Вечером 2 августа 1935 года Артузов, я и другие сотрудники нашего управления собрались в Иностранном отделе ОГПУ на Лубянке. Это было накануне знаменитого перелета Леваневского Москва — Сан-Франциско через Северный полюс (Перелет С. А. Леваневского состоялся 5 августа — 13 сентября 1936 г. Прим. сост.). Нам должны были подать машину, чтобы мы могли присутствовать на аэродроме во время старта Леваневского и его двух товарищей. Пока мы ждали машину и запирали в сейфы бумаги, у нас возник разговор о наших отношениях с нацистским режимом. Артузов показал нам особо секретное донесение, только что полученное им от одного из наших крупных агентов в Берлине. Это был доклад, специально подготовленный для Сталина, — существуют ли в Германии сторонники Советского Союза и насколько они сильны?

После исключительно интересного анализа внутренней экономической и политической ситуации в Германии, характеристики элементов, недовольных правительством, оценки отношений Берлина с Францией и другими державами и преобладающих настроений в окружении Гитлера наш корреспондент приходит к такому заключению:

«Все попытки умиротворить и задобрить Гитлера с советской стороны обречены на провал. Основным препятствием на пути взаимопонимания с Москвой является сам Гитлер».

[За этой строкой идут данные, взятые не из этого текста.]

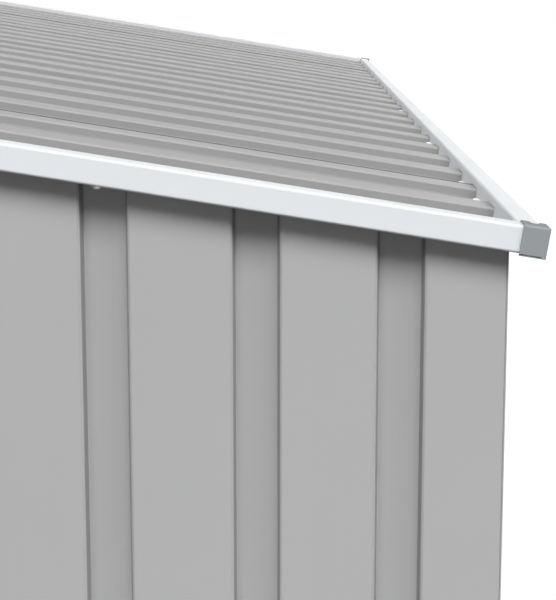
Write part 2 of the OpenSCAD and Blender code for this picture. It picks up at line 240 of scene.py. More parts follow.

Доклад произвел на всех нас глубокое впечатление. Казалось, что логика и факты, содержащиеся в нем, не подлежат сомнению. Мы гадали, как воспримет его Хозяин. Артузов заметил, что оптимизм Сталина в отношении Германии все еще непоколебим.

— Знаете, что сказал Хозяин на последнем заседании Политбюро? — спросил Артузов. И процитировал:

«Как же сможет Гитлер начать войну против нас после того, как он предоставил нам такие займы? Это невозможно. Деловые круги в Германии слишком могущественны, и они диктуют события».

В сентябре 1936 года я выехал в Западную Европу, чтобы приступить к работе на моем новом посту руководителя военной разведки. Не прошло и месяца, как я вернулся обратно в Москву. Мое поспешное возвращение домой было вызвано чрезвычайными событиями.